We also thought about going as Ice T and CoCo but I'm not black but that's only slightly problematic.

A friend of mine and I talked about going as Lone Star and Barf from Space Balls. Classic.

You're tall right beans? Throw on some tiny green shorts, tall socks and make an oldschool celtics jersey out of a small green tank top. Put on an Afro wig/headband and go ad Larry Bird. (works for any basketball player really)

You could have your wife (since she's pregnant) dress as a nun and you could wear a priest costume. (funny cause of the implications)


make (or buy I'd you're not into the handmade costume thing) a leopard print leotard and then wear black boots and a fake curly mustache and be an old school strong man from the circus. You could even make a fake "1,000LB dumbbell" to carry around.

Get a red wig, use a marker to give yourself lots of feckles and go as a gross ginger.

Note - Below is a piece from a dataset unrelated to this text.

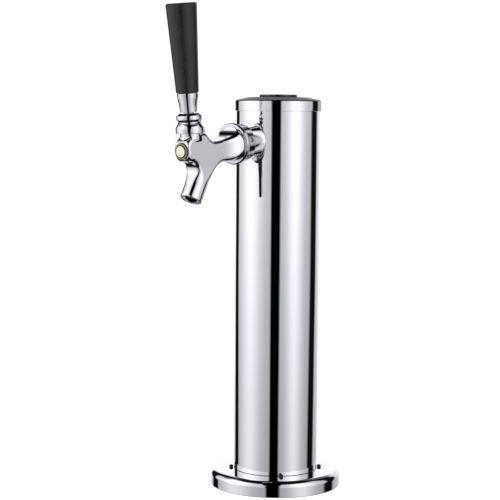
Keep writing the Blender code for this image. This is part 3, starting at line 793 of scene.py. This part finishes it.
def side_distance(u, v):
    grid_u, grid_v, values = SIDE_VIEW
    a = np.clip((u - grid_u[0]) / OUTLINE_CELL, 0, len(grid_u) - 2.001)
    b = np.clip((v - grid_v[0]) / OUTLINE_CELL, 0, len(grid_v) - 2.001)
    i, j = a.astype(int), b.astype(int)
    a, b = a - i, b - j
    return ((values[i, j] * (1 - a) + values[i + 1, j] * a) * (1 - b)
            + (values[i, j + 1] * (1 - a) + values[i + 1, j + 1] * a) * b)


SIDE_VIEW = side_view_grid()

# Bores as (across, up, forward, radius) points.
PASSAGE_ROUTE = smooth_route([(0, -1.0, 66.0, 6.0), (0, -2.7, 76.0, 6.0), (0, -4.2, 88.0, 6.0),
                              (0, -7.6, 97.0, 6.0), (0, -12.2, 102.8, 6.0), (0, -19.0, 106.8, 6.0),
                              (0, -29.0, 112.3, 6.0), (0, -42.4, 120.9, 6.0), (0, -50.0, 125.8, 6.0)], 5)
OUTLET_ROUTE = smooth_route([(0, -36.0, 116.8, 7.8), (0, -44.0, 121.9, 7.8), (0, -52.0, 127.1, 7.8)], 2)
BODY_REAR = 58.3
NOSE_FRONT = 128.6
BONNET_NECK_R = 9.0
CHAMBER_R, CHAMBER_FOOT = 8.4, 8.3      # room for the lever's ball
SLOT_HALF_W, SLOT_HALF_U = 4.8, 7.5     # and for the finger below it
GUIDE_BORE_R = 5.6
WASHER_CHAMBER_R = 9.4
SEAT_MOUTH_R = 5.2
ROD_BORE_R = 2.9
BUSHING_SEAT_R = 7.4


def ease(value, low, high):
    t = np.clip((value - low) / (high - low), 0, 1)
    return t * t * (3 - 2 * t)


def body_field(p):
    """The cast body: its side view given a thickness and round edges, the necks, then its bores."""
    w, v, u = p.T
    r = np.hypot(w, v)
    flare = np.clip((86 - u) / 21.5, 0, 1) ** 2
    spout = ease(-v, 15.0, 30.0)
    half = WEB_HALF + 6.4 * flare + (NECK_R - WEB_HALF) * spout
    edge = 3.6 + 2.0 * flare + (NECK_R - 3.7) * spout
    across = np.abs(w) - half + edge
    along = side_distance(u, v) + edge
    outside = np.hypot(np.maximum(along, 0), np.maximum(across, 0))
    field = outside + np.minimum(np.maximum(along, across), 0) - edge
    field = np.where(u < 80, smooth_max(field, r - 15.2, 0.5), field)
    field = np.where(u < 72, smooth_max(field, 64.5 - u, 0.3), field)
    field = np.minimum(field, round_bar(w, v, u, 14.3, BODY_REAR, 60.6, 0.5))
    field = np.minimum(field, round_bar(w, v, u, 13.3, 59.0, 65.5, 0.3))
    field = smooth_min(field, round_bar(w, u - PIVOT_U, v, BONNET_NECK_R, 8.2, 17.5, 0.8), 1.2)
    field = smooth_max(field, u - NOSE_FRONT, 1.0)
    end_v, end_u = SPOUT_END
    leaning = math.atan2(end_u - 112.3, 29.0 + end_v)
    past_end = (v - end_v) * math.cos(leaning) + (u - end_u) * math.sin(leaning)
    field = smooth_max(field, past_end, 0.9)
    field = smooth_max(field, BODY_REAR - u, 0.3)
    guide = round_bar(w, v, u, GUIDE_BORE_R, 98.5, 140.0, 0.2)
    bores = np.minimum(bent_bar(p, PASSAGE_ROUTE), guide)
    bores = np.minimum(bores, np.maximum(r - WASHER_CHAMBER_R, u - 63.5))
    bores = np.minimum(bores, np.maximum(r - SEAT_MOUTH_R, u - 74.0))
    bores = np.minimum(bores, np.maximum(r - ROD_BORE_R, u - 100.0))
    bores = np.minimum(bores, np.maximum(r - BUSHING_SEAT_R, 127.3 - u))
    bores = np.minimum(bores, np.maximum(np.hypot(w, u - PIVOT_U) - CHAMBER_R, CHAMBER_FOOT - v))
    slot = np.maximum(np.abs(w) - SLOT_HALF_W, np.abs(u - PIVOT_U) - SLOT_HALF_U)
    bores = np.minimum(bores, np.maximum(slot, np.maximum(-v, v - 9.0)))
    bores = np.minimum(bores, np.maximum(bent_bar(p, OUTLET_ROUTE), -past_end - 5.0))
    return smooth_max(field, -bores, 0.5)


def field_piece(name, field, low, high, size, matrix, material, body, replaced):
    mesh = field_mesh(name, field, low, high, size * (1))
    link_piece(name, mesh, matrix, material, body, [replaced])


def coupling_nut():
    field_piece("coupling_nut_fine", nut_field, (-19.5, -19.5, NUT_REAR - 1), (19.5, 19.5, NUT_FRONT + 1),
                0.25, FAUCET, DULL_CHROME, "tower", "coupling_nut")


def faucet_body():
    field_piece("faucet_body_fine", body_field, (-15.5, -50, 57.2), (15.5, 18.8, 129.8),
                0.35, FAUCET, CHROME, "tower", "faucet_body")


def nose():
    turned("nose_bushing_fine", [(7.1, 129.6, 0.5), (7.1, 127.6), (5.6, 127.6), (5.6, 129.6, 0.3)],
           FAUCET, BRONZE, "tower", "brass", 96)


# ---- lever stack -------------------------------------------------------------------------------

def lever_bonnet():
    mouth, edge = math.degrees(math.asin(10.0 / 13.4)), math.degrees(math.asin(12.5 / 13.4))
    dome = arc(13.4, mouth, edge, 9)
    profile = [*dome[:-1], (*dome[-1], 0.6), (12.5, 0.4, 0.6), (10.1, 0.4), (10.1, 6.0, 0.5), (8.1, 6.0, 0.3)]
    turned("lever_bonnet_fine", profile, BOSS, CHROME, "tower", "chrome", 160)


FERRULE_FOOT = 18.4


def lever_collar():
    rim, hub = math.degrees(math.asin(10.7 / 14.0)), math.degrees(math.asin(4.5 / 14.0))
    top = FERRULE_FOOT - 0.7
    profile = [(4.5, top), (8.2, top, 0.3), (10.9, top - 2.0, 0.7), (11.2, top - 3.4, 1.2),
               (11.2, 12.4, 0.8), (9.6, 9.6, 0.3),
               *arc(14.0, rim, hub, 9)]
    turned("lever_collar_fine", profile, LEVER, CHROME, "lever", "chrome", 160)


def handle():
    foot, top = 34.8, 110.1
    ferrule = [(4.5, foot - 0.3), (9.2, foot - 0.3, 0.3), (9.0, foot - 4.5, 12), (7.9, 24.0, 20),
               (7.5, FERRULE_FOOT, 0.15), (4.5, FERRULE_FOOT)]
    turned("handle_ferrule_fine", ferrule, LEVER, CHROME, "lever", "chrome", 160, fine=8)
    grip = [(0, top), (13.4, top, 1.6), (9.7, foot, 0.4), (6.8, foot), (6.8, 54.0), (0, 56.0)]
    turned("handle_grip_fine", grip, LEVER, BLACK, "lever", "black_plastic", 160)


# ---- pieces that keep their CAD shape ----------------------------------------------------------

KEPT = {"shank": STEEL, "inner_saddle_washer": STEEL, "shank_lock_nut": BRASS, "tailpiece": STEEL,
        "tailpiece_nut": BRASS, "tailpiece_washer": NYLON, "coupling_washer": NYLON, "ball_washer": NYLON,
        "friction_ring": NYLON, "valve_shaft": PALE_BRASS, "seat_washer": RUBBER, "shaft_nut": BRASS,
        "lever": STEEL, "handle_insert": BRASS,
        **{f"mounting_screw_{i}": SCREW_STEEL for i in (1, 2, 3, 4)}}


def finish_kept_nodes():
    for name, material in KEPT.items():
        data = frame["nodes"][name].data
        data.materials.clear()
        data.materials.append(material)


make_camera()
studio()
make_floor()
column_tube()
base_flange()
base_gasket()
top_cap()
shank_collar()
coupling_nut()
faucet_body()
nose()
lever_bonnet()
lever_collar()
handle()
finish_kept_nodes()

Come up with a motorcycle cop outfit (blue slacks tucked into boots and a long sleeve blue shirt) throw some patches from the army navy store on it, then put some silver plastic "blown out bullet holes" on the front and go as the T1,000 from terminator 2. Would be evern more baller if you could come up on a helmet.

Sleeveless shirt, Viking wig/beard from the store, jeans, boots, fake tattoo sleeve, headband, sunglasses = Biker

One time I bought green women's spandex yoga pants and a a spandex turtleneck long sleeve dress which I cut the dress part off of. Sewed a felt question mark on the front, wore some purple gloves and a purple mask and was "The Riddler"... It was a big hit.






I'm thinking next year that I'm gonna wear my American flag singlet (the one I got for my PL Meet next weekend) and go as an American gladiator. Make a pujol (not dire of that's how it's spelled) stick and maybe come up on a lacross helmet. Gonna be siiiiiiiick





Only if it's grass fed


PLEEEEEEZZ get pics of you at the meet. I wanna see the singlet AND stache in action!


Oh don't you worry.. There will be pics and vids for sure.


I really curious about the solution.